Politics

Supreme Court restores conviction of B.C. hockey coach who took changeroom photos of young players

In a landmark ruling on voyeurism issued Friday, the Supreme Court of Canada has restored the conviction of a British Columbia sports coach who took pictures of his players in a hockey dressing room.

The ruling sets a new legal benchmark on voyeurism

A statue holding a sword stands in front of a clocktower in Ottawa.
The Supreme Court of Canada ruled Friday that a B.C. hockey coach's voyeurism conviction should be restored. (Adrian Wyld/The Canadian Press)

In a landmark ruling on voyeurism issued Friday, the Supreme Court of Canada has restored the conviction of a British Columbia sports coach who took pictures of his players in a hockey dressing room.

In restoring the conviction, the court ruled that change rooms are safe spaces and taking photographs of children in that setting not only violates their "privacy but also their sexual integrity."

At the centre of the case is Randy William Downes, who coached hockey and baseball in B.C.'s Lower Mainland. He also ran a sports photography business.

A B.C. court convicted Downes in 2019 on two counts of voyeurism after he was found to have taken 38 photos of two adolescent hockey players he coached, aged 12 and 14, in a changing room.

The boys were in various states of undress in the photographs but were not nude. The trial judge found that the boys had a reasonable expectation of privacy in the changing room, which Downes violated.

Section 162(1)(a) of the Criminal Code says a person may be convicted of voyeurism if the person photographed or recorded "is in a place in which a person can reasonably be expected to be nude."

B.C.'s Court of Appeal overturned Downes's conviction in 2022 and ordered a new trial. Justice Peter Willcock wrote in the majority decision that the prior judgment did not consider whether the photos were taken at a time when nudity could reasonably be expected in the dressing room.

In his reasons for judgment, Willcock wrote that there's a shortage of case law to cite on s.162(1)(a). The question before the Supreme Court was whether s.162(1)(a) considers the timing of photos or recordings to be relevant.

Russell Brown does not participate in ruling

The court ruled unanimously that it's not relevant. It set aside the Court of Appeal decision and restored Downes' convictions.

"In effect, s. 162(1)(a) designates places such as bedrooms, bathrooms and dressing rooms as 'safe places' where people should be free from intrusions onto their privacy and sexual integrity," Justice Mahmud Jamal, writing on behalf of the court, said in the judgment.

"Taking surreptitious photographs of children in their underwear in an inherently 'safe place' like a hockey dressing room violates not only the children's privacy but also their sexual integrity, even if nudity was not reasonably expected when the photos were taken."

Jamal added that if Parliament had wanted timing to be relevant, it could have added that language in s.162(1)(a).

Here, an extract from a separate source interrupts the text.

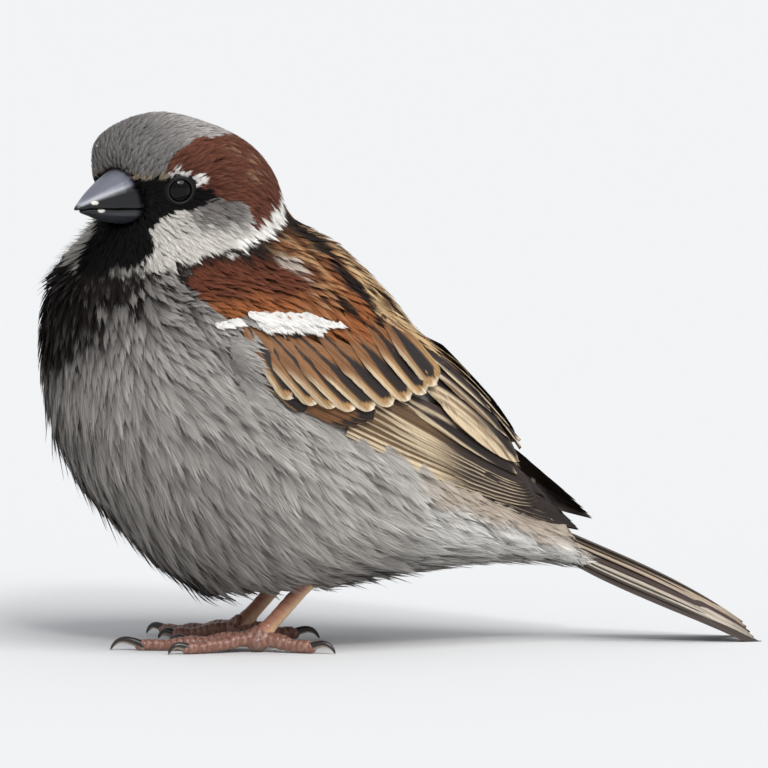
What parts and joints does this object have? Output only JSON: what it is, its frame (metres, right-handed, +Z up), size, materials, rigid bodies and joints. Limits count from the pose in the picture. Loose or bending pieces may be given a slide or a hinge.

The judgment notes that Justice Russell Brown didn't participate in the final disposition.

The Canadian Judicial Council said earlier this week that it is "reviewing a complaint" regarding Brown's conduct. He has been on leave from the court since Feb. 1 because of the complaint.

The Vancouver Sun reported Thursday that the complaint concerns Brown's conduct at an Arizona resort where he was a guest speaker. Brown told the paper in a statement that he would release a statement on the matter "soon."